The JSON files can be found here, together with some explanations.
Each JSON file has keys which are usually id’s for the entities pointing to a list of values, some of which can also be nested.
Here is the final data model I ended up with for the data:
We have
-
Singer
that can beIndividual
orGroup
-
Song
, with -
Lines
, that a SingerSINGS
, areDIRECTED
at a Singer orEXCLUDE
a Singer -
CONTAINS
Word -
HAS
aTheme
, which -
is
PART_OF
aCategory
For faster lookups to connect our data, let’s create some constraints and indexes first.
create constraint on (s:Singer) assert s.id is unique;
create constraint on (l:Lines) assert l.id is unique;
create constraint on (s:Song) assert s.id is unique;
create constraint on (t:Theme) assert t.id is unique;
create constraint on (c:Category) assert c.name is unique;
create constraint on (w:Word) assert w.word is unique;
create index on :Singer(name);
create index on :Song(title);
Let’s load the data one by one, starting with the Singers.
{"1": ["Aaron Burr", "M", "individual", true, "rgb(149,65,200)"]}
We load the data, and process each key and it’s value as a row to create a Singer with an additinal label.
call apoc.load.json('https://raw.githubusercontent.com/sxywu/hamilton/master/src/data/char_list.json') YIELD value
UNWIND keys(value) AS key
WITH key, value[key] AS data
call apoc.create.node(["Singer",apoc.text.capitalize(data[2])], {id:key, name:data[0], gender:data[1],xx:data[3],color:data[4]}) yield node
return node;
Songs are straightforward with just an id and title.
{"1": ["Alexander Hamilton", "#9541c8"]}
We load the data again and turn them into nodes.
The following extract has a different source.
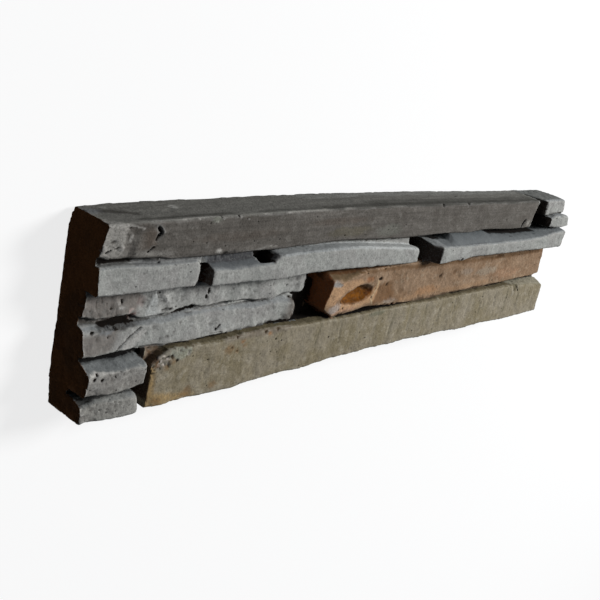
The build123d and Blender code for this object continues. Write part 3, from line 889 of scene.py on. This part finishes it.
# Dirt lies in every hollow and joint, but for the beds that are filled nearly flush and stay clean.
filled_beds = [
    in_block((28, 98), (115, 124), (30, 46)),
    in_block((178, 392), (104, 124), (27, 46)),
    in_block((434, 540), (106, 124), (24, 46)),
]
dirty = ~np.any(filled_beds, axis=0)
inner = (along > 2) & (along < panel_length - 2) & (height > 5) & (height < 147) & (depth > 10)
on_stones = inner & dirty
cover(everywhere, 0.7 * fade(bulge, -0.12, -0.4) * dirty, soot)
cover(everywhere, fade(sunk, 3.5, 7.5) * fade(facing_out, 0, 0.5) * dirty, soot)
cover(everywhere, 0.8 * fade(sunk, 5, 11.4) * on_stones, soot)

# Faces that look to the left are in shade, brown on the grey stones and redder on the tan one.
in_shade = 0.9 * fade(-facing_right, 0.36, 0.72) * on_stones * fade(points[:, 2], 12, 16)
cover(everywhere, in_shade, "#2b190f")
cover(where["tan"], in_shade[where["tan"]], "#8a5230")

# The deepest pockets and joints are black.
facing_left, not_top = facing_right < -0.3, facing_up < 0.6
black = [
    # The pocket between the recessed stones and the tan stone
    in_block((224, 243.6), (44, 66), (0, 29)),
    in_block((222, 249), (44, 82), (0, 25.6)),
    in_block((218, 262), (40, 52), (0, 30)),
    # Beside and over the short low stone
    in_block((53.5, 58.5), (38, 46), (24, 31)),
    in_block((0, 44), (38, 50), (26, 28.2)),
    # The gaps and the step of the thin course
    in_block((94, 104.5), (90, 112), (0, 34.5)),
    in_block((384, 402), (86, 120), (0, 34)),
    in_block((416, 433), (106, 120), (26, 35)),
    in_block((156, 176), (104, 121), (0, 36.5)),
    # The slot between the bar and the end stones
    in_block((625, 646), (112, 148), (12, 60)) & not_top,
    in_block((612, 652), (112, 131), (12, 60)) & facing_left,
    # The joint under the bar
    in_block((520, 625), (108, 118), (0, 34)),
    in_block((0, 30), (118.8, 125), (0, 34)),
    in_block((30, 44), (119.6, 122), (0, 34)),
    # The joint under the tan stone
    in_block((262, 345), (43.5, 48.4), (0, 37.5)),
    in_block((345, 400), (43.5, 46.8), (0, 37.5)),
]
for hidden in black:
    cover(np.flatnonzero(hidden), 0.95, soot)

# The crack behind the ledge, and the hollow under the broken edge of the upper recessed stone
crack = in_block((514, 634), (108, 118), (20, 44)) & (facing_up > 0.2)
cover(everywhere, fade(along, 514, 524) * fade(depth, 39.4, 38.2) * crack, soot)
under_break = np.interp(along, (14, 22, 38, 42, 44), (70, 72.4, 75.4, 73, 69))
cover(np.flatnonzero(in_block((16, 44), (67.5, 76), (10, 60)) & (height < under_break)), 1.0, soot)

# The beds at the mouths of the joints catch some light.
beds = [
    (in_block((30, 98), (115.6, 120.6), (30, 36.6)), 0.8, "#656666"),
    (in_block((0, 50), (38, 50), (26, 30.5)), 0.55, "#202122"),
    (in_block((0, 50), (12, 20), (24, 36)), 0.8, "#1a1917"),
    (in_block((103, 154), (110.5, 124), (29, 34.6)) & (facing_out > 0.3), 0.85, "#3f3f41"),
    (in_block((100, 106), (92, 108), (24, 36)), 0.8, "#2e1c12"),
    (in_block((59, 72), (33, 47), (26, 38)), 0.6, "#6a5645"),
    (in_block((184, 392), (104, 119), (27, 46)) & (facing_up > 0.3), 0.7, "#8d9090"),
    (in_block((246, 345), (84, 96), (18, 37)) & (facing_up > 0.4), 0.8, "#4a2c14"),
]
for shown, amount, tint in beds:
    cover(np.flatnonzero(shown), amount, tint)
pale_shelf = in_block((250, 392), (104, 119), (27, 46)) * fade(along, 250, 310)
cover(everywhere, 0.85 * pale_shelf * (facing_up > 0.3), "#a6a8a6")

# The left end is bare, and the blackest places are heavy enough to hide the grain under them.
mesh.vertices.foreach_set("co", ((points + datum) * mm).ravel())
raw_depth = 0.6
paint[along < raw_depth] = 0
blackest = (paint[:, 3] > 0.85) & (paint[:, :3].max(1) < 0.02)
paint[blackest] *= (0.4, 0.4, 0.4, 1.8)
layer = mesh.attributes.new("paint", "FLOAT_COLOR", "POINT")
layer.data.foreach_set("color", paint.astype(np.float32).ravel())
mesh.update()

# Back and ends
# The back and the two ends are bare concrete, as they come from the mould, and so is the arris round
# the left end. Once each face has its material, the mesh is thinned out and the casting is done.

# Raw brown concrete: an uneven, earthy brown, without the colours that were laid on the stones
raw_finish = stone_finish(
    "raw brown concrete", "#5d3c22", "#3c2716", "#5d3e25", (14, 14, 14), 0.1, "#4d331e"
)
finishes = list(dict.fromkeys(material_of.values())) + [raw_finish]
mesh.materials.clear()
for material in finishes:
    mesh.materials.append(material)
point_slot = np.zeros(len(points), int)
for name, here in where.items():
    point_slot[here] = finishes.index(material_of[name])
at_an_end = (along < raw_depth) | (along > panel_length - raw_depth)
left_arris = (along < 4) & (facing_right < -0.35)
point_slot[at_an_end | left_arris | (depth < raw_depth)] = finishes.index(raw_finish)
corners = np.empty(len(mesh.loops), int)
mesh.loops.foreach_get("vertex_index", corners)
starts = np.empty(len(mesh.polygons), int)
mesh.polygons.foreach_get("loop_start", starts)
mesh.polygons.foreach_set("material_index", point_slot[corners[starts]])

triangles = sum(len(face.vertices) - 2 for face in mesh.polygons)
allowed = 190000
if triangles > allowed:
    thin_out = casting.modifiers.new("thin out", "DECIMATE")
    thin_out.ratio = allowed / triangles
    bpy.ops.object.modifier_apply(modifier=thin_out.name)

# Thinning out can push a point a hair past the solid's box, and this brings it back.
mesh = casting.data
hair = 0.01
kept = np.empty(len(mesh.vertices) * 3)
mesh.vertices.foreach_get("co", kept)
kept = np.clip(kept.reshape(-1, 3), (corner_low + hair) * mm, (corner_high - hair) * mm)
mesh.vertices.foreach_set("co", kept.ravel())
mesh.update()
bpy.ops.object.shade_smooth()

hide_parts("cladding_panel")
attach(casting, "root")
call apoc.load.json('https://raw.githubusercontent.com/sxywu/hamilton/master/src/data/song_list.json') YIELD value
UNWIND keys(value) AS key
WITH key, value[key] AS data
MERGE (s:Song {id:key})
ON CREATE SET s.title = data[0], s.color = data[1]
RETURN s;
Lines is a bit more complicated, here is the description from Shirley’s repository
key: line key (example) 1:31 would be song 1, line 31 (example) 1:1-5 would be song 1, lines 1 through 5 value: array of 4 values 0: line key 1: array 0: character(s) singing 1: character(s) excluded from singing 2: character(s) the lines were directed to 2: array of the actual lyrics in those lines 3: number of lines
{"1:1-5":["1:1-5",[["1"],[""],[""]],["How does a bastard, orphan, son of a whore and a","Scotsman, dropped in the middle of a","Forgotten spot in the Caribbean by providence","Impoverished, in squalor","Grow up to be a hero and a scholar?"],5]}
Here after loading the data, we
-
split the id into song-id and lines
-
find the song
-
create an
Lines
node for each key -
connect sines to the song
-
then for each type of relationship to a singer (SING, EXCLUDED, DIRECTED)
-
we loop over the id-array and connect the lines to that singer appropriately
-
for the SING relationship we also connect the singer to the actual song
call apoc.load.json('https://raw.githubusercontent.com/sxywu/hamilton/master/src/data/lines.json') YIELD value
UNWIND keys(value) AS key
WITH key, value[key] AS data
WITH key, split(key,':')[0] as song, split(key,':')[1] as lines, data[1][0] as singers, data[1][1] as excluded, data[1][2] as directed, data[2] as text, data[3] as count
MATCH (s:Song {id:song})
MERGE (l:Lines {id:key})
ON CREATE SET l.text = text, l.count = count, l.lines = lines
MERGE (l)-[:OF_SONG]->(s)
FOREACH (id IN [id IN singers WHERE id <> ""] |
MERGE (p:Singer {id:id})
MERGE (p)-[:SINGS]->(l)
MERGE (p)-[:PERFORMS]->(s)
)
FOREACH (id IN [id IN excluded WHERE id <> ""] |
MERGE (p:Singer {id:id})
MERGE (p)-[:EXCLUDED]->(l)
)
FOREACH (id IN [id IN directed WHERE id <> ""] |
MERGE (p:Singer {id:id})
MERGE (l)-[:DIRECTED]->(p)
)
RETURN count(*);
In a memory restricted environment like AuraDB Free, we need to process the data in chunks:
All the JSON and String data takes too much of the available, transactional memory.
Just increase the SKIP
value from 0 all the way to 1400 in steps of 200.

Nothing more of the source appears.